The radical feminists' agenda has revolutionary, not reformist, goals. This agenda demeans the role of women past and present and seeks to restructure society. Rather than liberating women by providing them equal opportunity to develop to the fullest their God-given talents, abilities and potential, this agenda, in fact, leads to women being demeaned, their lives destroyed and their spirits enslaved. Specifically, we reject the following aspects of radical feminism...
We are especially concerned about the effects on women of contemporary cultural trends. We decry the erroneous thinking about human nature, sin and utopian expectations of society that have produced a pervasive sense of emptiness. The notion of women's autonomy - including absolute control over our own bodies - leaves us with an unrealistic sense of human power and an exaggerated sense of independence from the consequences of our attitudes and actions. The denial of the transcendent God who orders the universe and directs our lives leaves us with societal chaos and the absence of any objective standard of meaning. Most especially, it is the authority of the one true God, in whose image male and female are made, that insures the dignity and equality of women and men.
We will counter the influence of extremists within the feminist movement. We will make clear the agendas and programs that harm efforts to enhance the equality, dignity and freedom for women. And, we will expose and counter extreme, radical initiatives that demean rather than liberate women, that destroy women's lives and enslave their spirits. Ecumenical Coalition on Women and Society posted on Concerned Women For America
http://www.cwfa.org/...
The most striking quality of the women of the left, though, is their intensity and their anger.
Leftist Women 3/3/2006
Janice Shaw Crouse, BeverleyLeHaye Institute, for Concerned Women for America
http://www.cwfa.org/...
When we read this horse hockey, we get angry. And when we get angry, someone inevitably tells us that we are bashing Christians or that we are radical feminists who hate men (shades of the Falwell quote). Apparently women aren't allowed to be angry when they are insulted, denigrated and told to sit down and shut up. We are supposed to accept it gracefully and politely and never, ever feel rage, or at least not express it verbally.
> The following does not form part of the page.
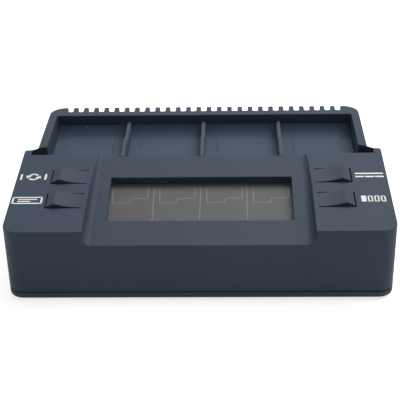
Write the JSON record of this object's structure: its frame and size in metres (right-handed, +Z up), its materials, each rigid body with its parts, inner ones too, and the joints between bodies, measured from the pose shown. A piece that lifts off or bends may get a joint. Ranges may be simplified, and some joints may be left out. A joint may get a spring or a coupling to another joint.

Kossacks, we have earned a right to be angry. Some of us, like me, have been in this fight since the 60s. We see small gains in earning power, educational and employment opportunities, prevention of domestic violence--and then we see a well-organized, fanatical group doing their damnedest to drag us back past where we started, into the 12th century. This is why many of us consider fundamentalist Christianity a greater threat to American women than Radical Islam or Islamic terrorists (or any other flavor of terrorist for that matter). They are HERE, and they have clout, and they ARE terrorists. Timothy Mc Veigh, Eric Rudolph, the ones who bombed abortion clinic and shot abortion doctors--all white, American men with a belief in fundamentalist Christianity. This form of Christianity has some good and decent members but the attitudes toward women it fosters are as toxic as those of Radical Islam, and just as dangerous.
So understand our anger is justified, and don't, like Rev. LeBoeuf, seek to assuage us with half-hearted support and mollify us with conciliatory words. Allow us to be angry, and join the fight.
P.S. After this, I am going back to my novel--but this story pissed me off royally, and I had to comment on it.